╭──
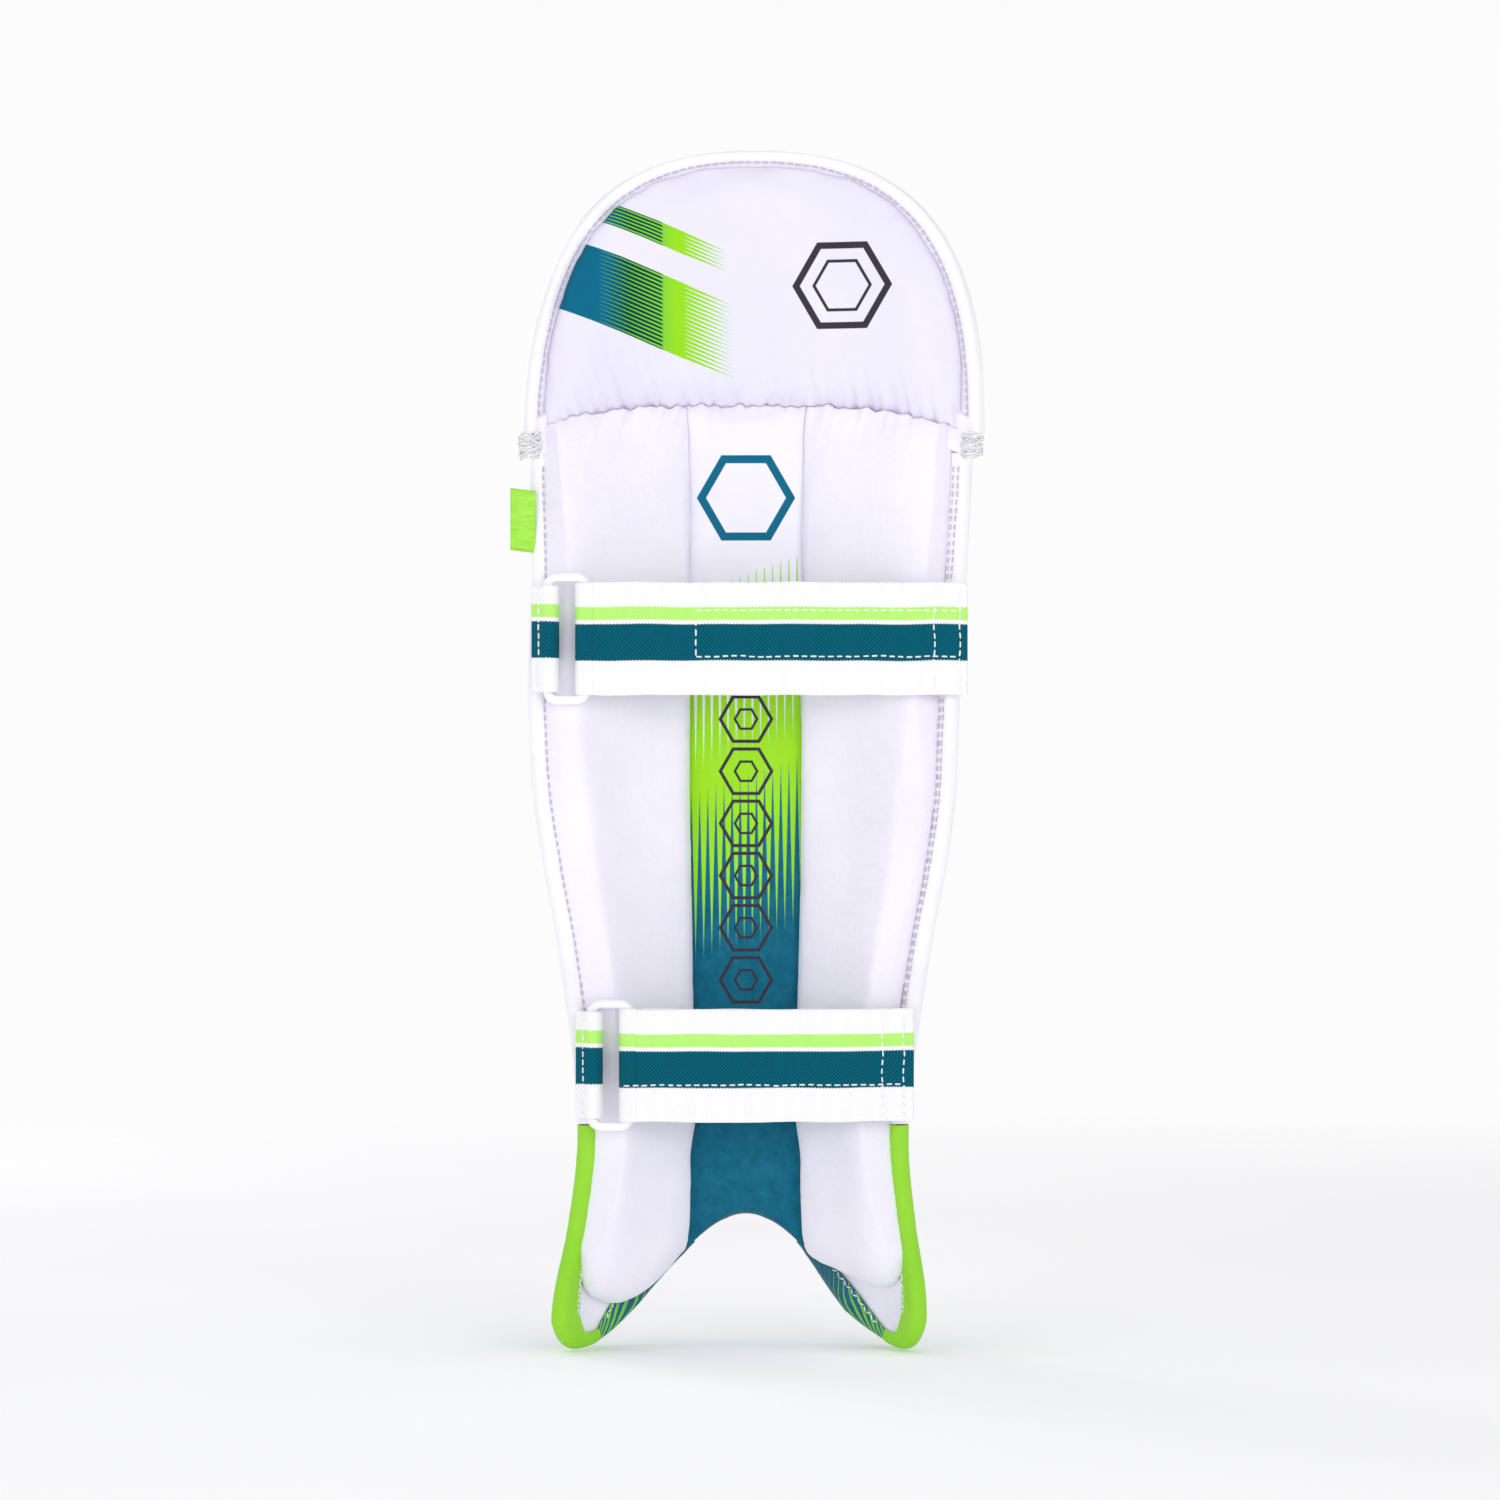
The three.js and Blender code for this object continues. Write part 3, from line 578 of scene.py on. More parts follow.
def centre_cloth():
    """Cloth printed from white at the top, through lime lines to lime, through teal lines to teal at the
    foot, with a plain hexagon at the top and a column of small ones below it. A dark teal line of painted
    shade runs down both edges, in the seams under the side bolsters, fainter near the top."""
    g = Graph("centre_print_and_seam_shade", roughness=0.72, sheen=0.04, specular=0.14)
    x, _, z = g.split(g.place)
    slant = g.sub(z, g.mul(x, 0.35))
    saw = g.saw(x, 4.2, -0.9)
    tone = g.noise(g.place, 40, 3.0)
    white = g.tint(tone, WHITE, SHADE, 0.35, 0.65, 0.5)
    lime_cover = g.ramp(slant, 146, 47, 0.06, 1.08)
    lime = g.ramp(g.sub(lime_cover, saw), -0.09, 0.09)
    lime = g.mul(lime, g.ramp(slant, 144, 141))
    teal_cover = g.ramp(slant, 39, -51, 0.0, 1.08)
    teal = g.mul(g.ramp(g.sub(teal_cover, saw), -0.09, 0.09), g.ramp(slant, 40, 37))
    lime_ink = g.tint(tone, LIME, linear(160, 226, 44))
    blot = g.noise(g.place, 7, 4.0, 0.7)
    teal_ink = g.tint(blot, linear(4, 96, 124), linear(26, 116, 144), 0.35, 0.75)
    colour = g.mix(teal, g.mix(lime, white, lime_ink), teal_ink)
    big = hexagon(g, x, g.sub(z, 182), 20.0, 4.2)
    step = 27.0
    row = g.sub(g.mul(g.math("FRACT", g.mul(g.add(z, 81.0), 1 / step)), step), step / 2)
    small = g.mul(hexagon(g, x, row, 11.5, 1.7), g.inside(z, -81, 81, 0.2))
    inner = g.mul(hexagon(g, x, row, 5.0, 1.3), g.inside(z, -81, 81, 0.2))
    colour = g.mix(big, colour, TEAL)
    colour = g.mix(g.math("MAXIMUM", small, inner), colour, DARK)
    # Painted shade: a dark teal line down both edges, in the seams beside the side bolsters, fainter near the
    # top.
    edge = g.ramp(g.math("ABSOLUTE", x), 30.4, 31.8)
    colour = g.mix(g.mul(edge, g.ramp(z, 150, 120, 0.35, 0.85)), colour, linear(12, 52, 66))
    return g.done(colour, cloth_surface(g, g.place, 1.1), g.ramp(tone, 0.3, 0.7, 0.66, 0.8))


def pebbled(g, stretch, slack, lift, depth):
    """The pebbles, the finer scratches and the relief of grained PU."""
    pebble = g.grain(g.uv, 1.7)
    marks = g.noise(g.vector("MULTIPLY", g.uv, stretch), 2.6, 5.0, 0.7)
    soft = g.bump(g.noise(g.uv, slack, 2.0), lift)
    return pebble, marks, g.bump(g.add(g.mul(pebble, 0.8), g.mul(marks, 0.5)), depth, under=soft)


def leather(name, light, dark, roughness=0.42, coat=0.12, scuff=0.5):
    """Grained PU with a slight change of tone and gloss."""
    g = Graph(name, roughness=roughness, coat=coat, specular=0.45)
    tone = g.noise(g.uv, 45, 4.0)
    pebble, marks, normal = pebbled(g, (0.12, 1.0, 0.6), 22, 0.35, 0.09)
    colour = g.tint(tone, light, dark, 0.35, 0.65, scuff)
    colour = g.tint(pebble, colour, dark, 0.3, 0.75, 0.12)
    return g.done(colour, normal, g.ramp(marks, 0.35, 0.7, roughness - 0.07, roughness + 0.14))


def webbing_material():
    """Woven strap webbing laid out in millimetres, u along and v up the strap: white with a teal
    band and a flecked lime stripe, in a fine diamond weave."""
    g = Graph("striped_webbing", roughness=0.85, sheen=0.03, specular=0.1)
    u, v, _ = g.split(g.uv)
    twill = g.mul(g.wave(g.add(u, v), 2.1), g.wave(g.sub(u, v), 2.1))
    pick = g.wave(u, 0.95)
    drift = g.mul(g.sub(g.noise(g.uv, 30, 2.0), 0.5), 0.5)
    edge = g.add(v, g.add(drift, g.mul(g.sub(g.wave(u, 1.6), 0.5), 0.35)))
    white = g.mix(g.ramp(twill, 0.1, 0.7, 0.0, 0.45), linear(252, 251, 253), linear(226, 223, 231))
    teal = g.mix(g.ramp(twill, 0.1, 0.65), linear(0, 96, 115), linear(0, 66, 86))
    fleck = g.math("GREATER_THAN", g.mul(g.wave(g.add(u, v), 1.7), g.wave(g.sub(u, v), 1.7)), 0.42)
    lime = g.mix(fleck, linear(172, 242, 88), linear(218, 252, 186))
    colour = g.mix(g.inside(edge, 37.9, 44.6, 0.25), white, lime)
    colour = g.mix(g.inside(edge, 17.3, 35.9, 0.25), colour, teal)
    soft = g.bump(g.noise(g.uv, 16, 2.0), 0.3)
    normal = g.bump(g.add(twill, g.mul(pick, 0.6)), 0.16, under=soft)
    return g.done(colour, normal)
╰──
**Task directions**. Which lines hold the word "from"? Show each one.

**Answer in full**.
The three.js and Blender code for this object continues. Write part 3, from line 578 of scene.py on. More parts follow.
    """Cloth printed from white at the top, through lime lines to lime, through teal lines to teal at the